In 1073, it was given in apanage to the nobleman Niania Kuabulisdze; his descendants kept it in the following centuries, before it passed to other major feudal families such as the Toreli, the Tmogveli, the Shalikashvili or the Jaqeli. In 1088, the fortress collapsed in the first devastating earthquake, when its ruler Kakhaber and his wife both died. In 1191, the fortress was gifted to Sargis-Mkhargrdzeli by Queen Tamar. Mkhargrdzeli ruled in Tmogvi for a century. The most famous among them, Sargis Tmogveli was also a writer and poet, and philosopher. The town was restored and blossomed, after it was destroyed again in the second earthquake of 1283.

The third earthquake of 1319 destroyed Tmogvi again. It was restored during the rule of Murvan Katkhaidze by architect Theodor. The medieval Georgian writer Sargis Tmogveli was from Tmogvi. Shalikashvili family were the last rulers of the fortress in the 16th century. Ottoman Empire gained control of the fortress in 1578. In 1829, the Treaty of Adrianople transferred the fortress, among with the surrounding region, to the Russian Empire.

==Architecture==
The castle of Tmogvi was built in picturesque surroundings, on top of a poorly accessible mountain high above the Kura River. It is protected from two sides by the river and from another from sides by deep gorges. Access to the castle is via narrow passages, protected by the walls. The castle expands over 3 hills, joined and encircled by a wall (150 meters long, 3 meters wide), which supplements the natural defense offered by the cliffs. A number of towers was built on each hill. A secret tunnel connects the castle with the river to provide access to water even during a siege. Within the walls two reservoirs accumulated water. The western part of the fortress is better preserved. A small number of buildings subsist inside the castle itself. A quadrangular building made of tuff on a basalt foundation is assumed to have been a church. Outside of the walls, on the western side, the church of Saint Ephrem subsists in ruined condition, with fragments of frescoes from the 13th century. Ruins of the town are spread far from the southeastern walls along the slope.

== In tradition, art and literature ==

In 1902, Armenia's national poet Hovhannes Tumanyan wrote one of his most famous poems, titled The Capture of Tmkaberd (Թմկաբերդի առումը).

Based on Tumanyan's work, Russian poet Sophia Parnok wrote the libretto "The Capture of Tmbkaberd" (Взятие Тмкаберда). Soviet-Armenian composer Alexander Spendiaryan used the libretto to create his famous opera Almast in 1928.

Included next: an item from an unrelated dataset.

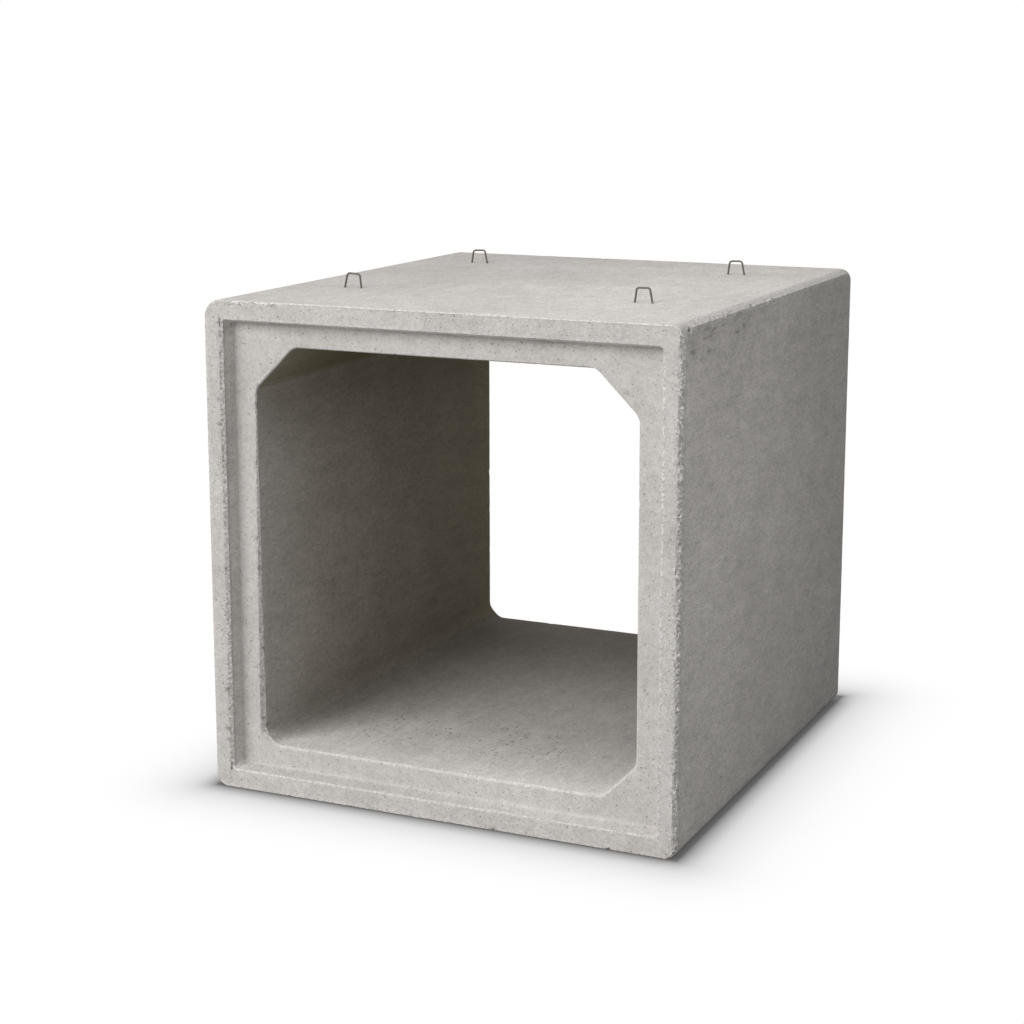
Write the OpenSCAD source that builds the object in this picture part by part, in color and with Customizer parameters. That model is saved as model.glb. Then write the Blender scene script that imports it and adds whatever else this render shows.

According to an Armenian oral tradition recorded during a scientific expedition, the castle once belonged to an Armenian duke, who successfully repelled the attempts of invaders to storm the castle. But a Persian shah seduced his wife and took the castle by cunning. After poisoning her husband and making his army drunk, the duke's wife opened the castle gates for the enemy. After taking the castle the Persians perpetrated a brutal reprisal against its defenders and residents of nearby villages.